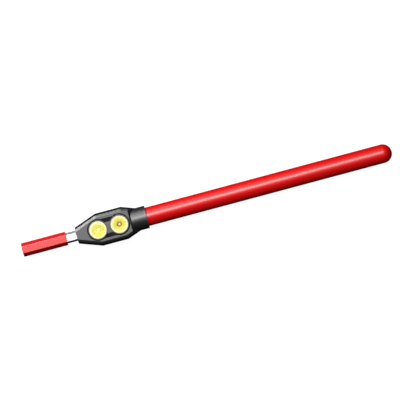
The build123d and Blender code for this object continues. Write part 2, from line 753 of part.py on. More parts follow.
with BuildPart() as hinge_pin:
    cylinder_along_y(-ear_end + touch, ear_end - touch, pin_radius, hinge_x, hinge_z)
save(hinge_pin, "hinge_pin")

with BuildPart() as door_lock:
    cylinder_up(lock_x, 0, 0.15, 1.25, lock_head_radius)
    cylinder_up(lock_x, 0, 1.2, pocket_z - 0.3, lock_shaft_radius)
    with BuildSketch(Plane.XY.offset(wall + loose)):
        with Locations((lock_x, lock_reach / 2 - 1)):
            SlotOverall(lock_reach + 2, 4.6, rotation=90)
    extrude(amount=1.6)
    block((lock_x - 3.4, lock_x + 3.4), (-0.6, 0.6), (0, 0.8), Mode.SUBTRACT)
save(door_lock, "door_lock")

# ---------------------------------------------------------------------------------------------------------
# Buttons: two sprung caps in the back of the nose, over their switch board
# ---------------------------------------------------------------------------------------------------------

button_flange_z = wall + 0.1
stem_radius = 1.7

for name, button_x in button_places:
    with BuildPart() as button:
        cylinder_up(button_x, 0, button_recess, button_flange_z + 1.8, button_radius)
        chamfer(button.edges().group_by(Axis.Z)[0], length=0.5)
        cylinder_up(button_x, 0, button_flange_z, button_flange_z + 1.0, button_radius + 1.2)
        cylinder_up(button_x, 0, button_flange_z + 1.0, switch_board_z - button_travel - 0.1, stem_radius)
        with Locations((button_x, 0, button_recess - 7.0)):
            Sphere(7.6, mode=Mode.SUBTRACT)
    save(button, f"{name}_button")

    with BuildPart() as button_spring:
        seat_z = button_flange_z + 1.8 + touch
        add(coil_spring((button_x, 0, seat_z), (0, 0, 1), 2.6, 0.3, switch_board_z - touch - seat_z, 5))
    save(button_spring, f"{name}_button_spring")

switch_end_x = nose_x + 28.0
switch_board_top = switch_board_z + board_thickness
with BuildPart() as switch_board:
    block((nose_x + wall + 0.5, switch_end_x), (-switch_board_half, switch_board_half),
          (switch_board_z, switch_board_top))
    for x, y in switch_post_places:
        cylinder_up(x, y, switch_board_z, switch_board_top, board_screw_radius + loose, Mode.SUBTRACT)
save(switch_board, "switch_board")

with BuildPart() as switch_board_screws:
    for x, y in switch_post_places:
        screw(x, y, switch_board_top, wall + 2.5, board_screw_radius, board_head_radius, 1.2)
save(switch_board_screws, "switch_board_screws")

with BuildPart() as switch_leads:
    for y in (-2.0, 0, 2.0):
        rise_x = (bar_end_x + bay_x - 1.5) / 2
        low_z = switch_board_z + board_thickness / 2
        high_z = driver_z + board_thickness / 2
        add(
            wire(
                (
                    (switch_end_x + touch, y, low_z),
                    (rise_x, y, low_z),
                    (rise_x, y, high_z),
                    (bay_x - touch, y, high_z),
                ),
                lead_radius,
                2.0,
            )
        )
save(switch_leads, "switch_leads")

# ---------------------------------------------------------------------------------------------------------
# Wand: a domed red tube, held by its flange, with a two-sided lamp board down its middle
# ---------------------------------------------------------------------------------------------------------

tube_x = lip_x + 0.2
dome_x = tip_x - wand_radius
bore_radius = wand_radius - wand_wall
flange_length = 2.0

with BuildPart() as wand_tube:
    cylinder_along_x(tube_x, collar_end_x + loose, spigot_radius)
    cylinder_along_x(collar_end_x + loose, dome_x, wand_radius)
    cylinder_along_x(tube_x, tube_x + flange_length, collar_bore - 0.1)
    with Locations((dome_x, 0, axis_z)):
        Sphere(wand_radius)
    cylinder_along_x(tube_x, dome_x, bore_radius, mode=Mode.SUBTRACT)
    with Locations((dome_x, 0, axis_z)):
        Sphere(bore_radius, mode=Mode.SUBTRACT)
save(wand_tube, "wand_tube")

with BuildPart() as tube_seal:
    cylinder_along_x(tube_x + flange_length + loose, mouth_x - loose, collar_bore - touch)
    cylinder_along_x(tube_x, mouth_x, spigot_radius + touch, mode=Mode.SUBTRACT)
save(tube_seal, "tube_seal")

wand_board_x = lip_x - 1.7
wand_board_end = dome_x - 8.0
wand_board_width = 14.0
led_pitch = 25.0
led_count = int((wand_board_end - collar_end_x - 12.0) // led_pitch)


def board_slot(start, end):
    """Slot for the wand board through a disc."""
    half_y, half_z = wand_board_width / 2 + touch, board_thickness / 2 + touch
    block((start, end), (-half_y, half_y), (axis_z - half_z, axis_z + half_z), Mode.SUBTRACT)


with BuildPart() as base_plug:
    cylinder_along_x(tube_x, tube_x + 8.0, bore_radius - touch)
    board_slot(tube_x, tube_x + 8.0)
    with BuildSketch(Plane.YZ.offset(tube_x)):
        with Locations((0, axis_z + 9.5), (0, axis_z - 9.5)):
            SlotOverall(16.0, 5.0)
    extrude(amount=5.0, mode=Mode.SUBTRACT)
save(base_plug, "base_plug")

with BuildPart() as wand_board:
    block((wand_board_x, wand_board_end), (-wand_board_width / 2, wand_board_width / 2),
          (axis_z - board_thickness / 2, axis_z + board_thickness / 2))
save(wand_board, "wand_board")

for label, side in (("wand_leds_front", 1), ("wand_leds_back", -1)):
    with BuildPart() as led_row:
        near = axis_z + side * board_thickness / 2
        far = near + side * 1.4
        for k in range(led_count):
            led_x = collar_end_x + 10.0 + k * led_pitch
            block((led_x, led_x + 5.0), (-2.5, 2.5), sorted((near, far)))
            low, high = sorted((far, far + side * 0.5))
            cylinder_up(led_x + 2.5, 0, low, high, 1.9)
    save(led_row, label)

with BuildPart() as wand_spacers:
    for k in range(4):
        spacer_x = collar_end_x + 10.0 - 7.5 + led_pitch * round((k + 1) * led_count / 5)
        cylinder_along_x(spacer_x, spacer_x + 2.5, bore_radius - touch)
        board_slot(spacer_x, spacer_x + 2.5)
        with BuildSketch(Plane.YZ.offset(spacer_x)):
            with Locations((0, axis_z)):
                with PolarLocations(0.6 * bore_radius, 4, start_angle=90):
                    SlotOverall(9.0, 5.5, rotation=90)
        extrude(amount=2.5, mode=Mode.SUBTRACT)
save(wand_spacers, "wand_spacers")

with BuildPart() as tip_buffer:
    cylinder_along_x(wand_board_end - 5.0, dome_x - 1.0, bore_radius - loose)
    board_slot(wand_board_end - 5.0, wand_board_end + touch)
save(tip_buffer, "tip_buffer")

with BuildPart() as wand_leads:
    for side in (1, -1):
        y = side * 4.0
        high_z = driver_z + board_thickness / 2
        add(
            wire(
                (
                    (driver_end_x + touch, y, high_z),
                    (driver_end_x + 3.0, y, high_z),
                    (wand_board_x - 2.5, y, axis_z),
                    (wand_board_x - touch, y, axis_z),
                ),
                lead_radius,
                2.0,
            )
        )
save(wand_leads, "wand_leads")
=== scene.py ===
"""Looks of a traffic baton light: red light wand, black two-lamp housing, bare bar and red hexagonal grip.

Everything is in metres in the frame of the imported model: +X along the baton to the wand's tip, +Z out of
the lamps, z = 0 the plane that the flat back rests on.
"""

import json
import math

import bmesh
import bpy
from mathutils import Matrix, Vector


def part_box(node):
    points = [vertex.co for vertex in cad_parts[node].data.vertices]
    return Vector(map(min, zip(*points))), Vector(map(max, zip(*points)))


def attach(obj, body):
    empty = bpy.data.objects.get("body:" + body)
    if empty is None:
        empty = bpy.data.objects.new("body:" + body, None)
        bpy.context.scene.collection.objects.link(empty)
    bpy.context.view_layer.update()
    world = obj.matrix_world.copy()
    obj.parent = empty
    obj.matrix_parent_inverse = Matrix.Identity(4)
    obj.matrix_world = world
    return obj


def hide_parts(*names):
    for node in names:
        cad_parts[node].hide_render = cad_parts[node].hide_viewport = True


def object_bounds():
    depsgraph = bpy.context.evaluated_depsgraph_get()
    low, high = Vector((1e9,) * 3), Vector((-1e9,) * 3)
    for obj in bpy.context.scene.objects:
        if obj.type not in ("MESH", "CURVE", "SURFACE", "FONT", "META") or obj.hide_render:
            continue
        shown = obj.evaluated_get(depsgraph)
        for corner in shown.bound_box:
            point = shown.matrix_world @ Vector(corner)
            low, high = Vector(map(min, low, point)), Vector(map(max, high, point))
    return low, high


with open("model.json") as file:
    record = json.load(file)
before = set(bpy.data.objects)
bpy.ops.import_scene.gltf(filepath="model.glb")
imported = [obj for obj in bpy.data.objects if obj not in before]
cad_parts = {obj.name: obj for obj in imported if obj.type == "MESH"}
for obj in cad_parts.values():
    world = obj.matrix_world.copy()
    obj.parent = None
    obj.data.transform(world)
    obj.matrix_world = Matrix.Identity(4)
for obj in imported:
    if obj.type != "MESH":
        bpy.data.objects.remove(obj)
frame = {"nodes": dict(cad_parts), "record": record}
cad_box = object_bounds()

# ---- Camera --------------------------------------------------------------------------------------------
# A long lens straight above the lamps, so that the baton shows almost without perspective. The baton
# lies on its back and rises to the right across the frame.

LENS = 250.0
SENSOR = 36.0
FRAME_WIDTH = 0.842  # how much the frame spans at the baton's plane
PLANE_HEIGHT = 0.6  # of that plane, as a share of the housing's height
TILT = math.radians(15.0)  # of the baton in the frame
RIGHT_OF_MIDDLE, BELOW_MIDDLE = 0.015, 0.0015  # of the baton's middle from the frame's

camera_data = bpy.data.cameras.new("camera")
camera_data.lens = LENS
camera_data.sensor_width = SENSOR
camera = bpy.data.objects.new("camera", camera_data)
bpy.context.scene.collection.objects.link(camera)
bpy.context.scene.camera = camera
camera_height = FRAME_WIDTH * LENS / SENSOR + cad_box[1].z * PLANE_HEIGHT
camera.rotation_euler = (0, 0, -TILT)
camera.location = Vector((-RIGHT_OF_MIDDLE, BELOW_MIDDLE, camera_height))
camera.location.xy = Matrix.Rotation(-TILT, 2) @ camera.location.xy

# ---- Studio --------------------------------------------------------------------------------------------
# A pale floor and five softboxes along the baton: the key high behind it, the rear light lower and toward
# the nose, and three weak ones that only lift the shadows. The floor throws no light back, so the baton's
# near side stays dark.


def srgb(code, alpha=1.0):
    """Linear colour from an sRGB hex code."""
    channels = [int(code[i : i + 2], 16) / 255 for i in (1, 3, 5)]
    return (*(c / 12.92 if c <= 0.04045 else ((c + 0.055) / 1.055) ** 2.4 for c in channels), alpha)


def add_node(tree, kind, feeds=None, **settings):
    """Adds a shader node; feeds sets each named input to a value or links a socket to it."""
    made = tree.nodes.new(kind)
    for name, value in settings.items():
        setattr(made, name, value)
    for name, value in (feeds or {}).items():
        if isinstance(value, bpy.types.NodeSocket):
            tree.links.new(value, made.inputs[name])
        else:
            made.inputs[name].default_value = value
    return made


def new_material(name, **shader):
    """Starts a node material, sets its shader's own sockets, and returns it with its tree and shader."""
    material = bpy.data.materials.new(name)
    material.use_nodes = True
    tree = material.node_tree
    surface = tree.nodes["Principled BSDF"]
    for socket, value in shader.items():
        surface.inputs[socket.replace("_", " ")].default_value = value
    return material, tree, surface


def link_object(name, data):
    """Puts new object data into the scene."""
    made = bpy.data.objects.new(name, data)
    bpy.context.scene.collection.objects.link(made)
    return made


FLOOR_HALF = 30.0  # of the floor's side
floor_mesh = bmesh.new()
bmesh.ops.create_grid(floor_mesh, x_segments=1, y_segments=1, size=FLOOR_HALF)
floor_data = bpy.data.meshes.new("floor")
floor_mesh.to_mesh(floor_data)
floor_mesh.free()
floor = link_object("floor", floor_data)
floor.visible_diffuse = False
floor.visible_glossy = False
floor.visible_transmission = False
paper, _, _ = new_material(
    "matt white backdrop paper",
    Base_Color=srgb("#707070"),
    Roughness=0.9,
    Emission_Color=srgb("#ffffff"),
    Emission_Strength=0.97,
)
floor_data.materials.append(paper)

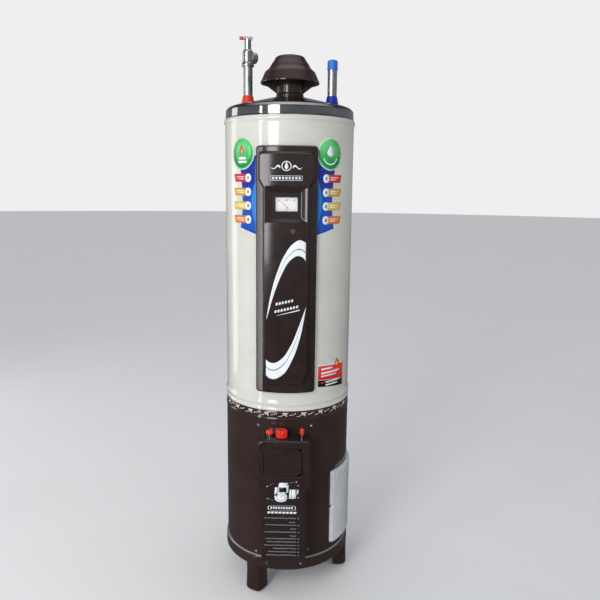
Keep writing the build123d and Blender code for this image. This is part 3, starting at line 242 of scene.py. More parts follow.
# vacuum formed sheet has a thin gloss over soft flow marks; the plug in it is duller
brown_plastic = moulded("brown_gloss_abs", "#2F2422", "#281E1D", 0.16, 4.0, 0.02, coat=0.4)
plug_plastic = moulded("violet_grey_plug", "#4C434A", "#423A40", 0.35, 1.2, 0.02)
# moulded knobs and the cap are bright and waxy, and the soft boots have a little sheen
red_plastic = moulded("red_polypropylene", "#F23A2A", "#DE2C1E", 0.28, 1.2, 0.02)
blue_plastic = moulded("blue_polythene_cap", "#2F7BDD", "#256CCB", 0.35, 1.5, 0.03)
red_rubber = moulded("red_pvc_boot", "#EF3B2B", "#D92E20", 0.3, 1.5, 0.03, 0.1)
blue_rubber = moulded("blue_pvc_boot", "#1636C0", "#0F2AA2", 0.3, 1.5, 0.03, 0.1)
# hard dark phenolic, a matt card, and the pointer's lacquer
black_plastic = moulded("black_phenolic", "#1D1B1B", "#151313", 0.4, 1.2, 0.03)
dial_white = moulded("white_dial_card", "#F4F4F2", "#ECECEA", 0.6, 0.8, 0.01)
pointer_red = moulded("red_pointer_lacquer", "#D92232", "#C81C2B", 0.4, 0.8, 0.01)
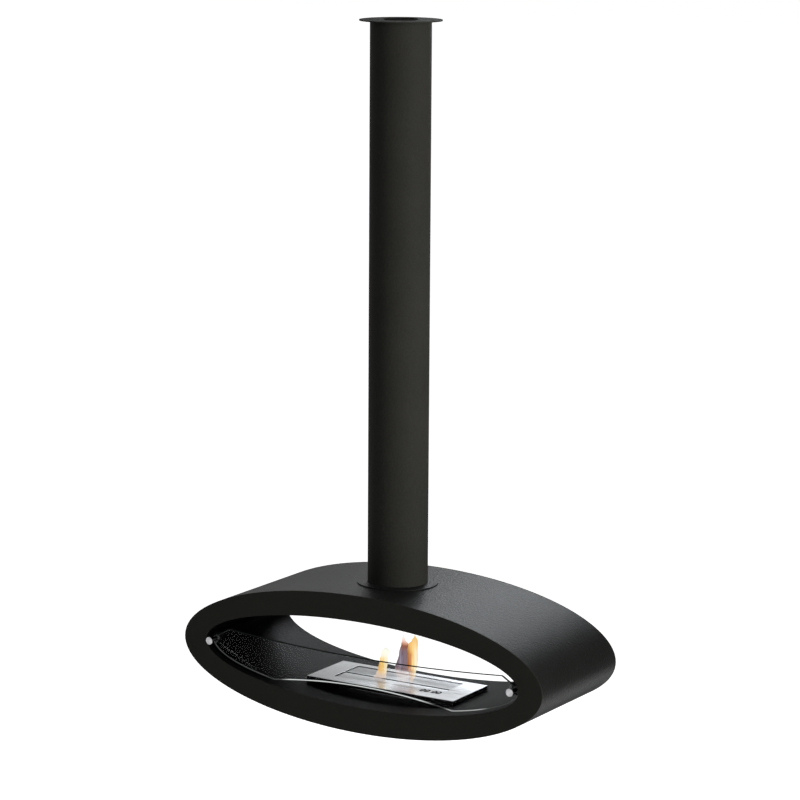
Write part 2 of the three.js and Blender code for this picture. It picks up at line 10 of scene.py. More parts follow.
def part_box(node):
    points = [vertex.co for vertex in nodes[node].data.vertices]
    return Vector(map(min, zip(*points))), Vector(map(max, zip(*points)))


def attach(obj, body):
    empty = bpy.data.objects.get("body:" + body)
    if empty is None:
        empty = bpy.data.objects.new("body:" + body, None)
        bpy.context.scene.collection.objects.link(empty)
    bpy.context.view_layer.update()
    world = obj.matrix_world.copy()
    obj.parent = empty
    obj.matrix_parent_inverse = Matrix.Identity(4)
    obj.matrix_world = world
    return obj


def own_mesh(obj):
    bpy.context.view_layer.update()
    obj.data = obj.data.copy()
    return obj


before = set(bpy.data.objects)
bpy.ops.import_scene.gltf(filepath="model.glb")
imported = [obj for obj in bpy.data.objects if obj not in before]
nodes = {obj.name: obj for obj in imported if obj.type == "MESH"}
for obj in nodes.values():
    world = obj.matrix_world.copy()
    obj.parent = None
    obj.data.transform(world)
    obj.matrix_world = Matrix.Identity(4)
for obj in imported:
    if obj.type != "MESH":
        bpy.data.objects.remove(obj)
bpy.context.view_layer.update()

════

→ **WHAT YOU SHOULD DO**
Pick out all lines containing the string "vertices".

→ **EXERCISE RESULT**
    points = [vertex.co for vertex in cad_parts[node].data.vertices]
    points = [vertex.co for vertex in nodes[node].data.vertices]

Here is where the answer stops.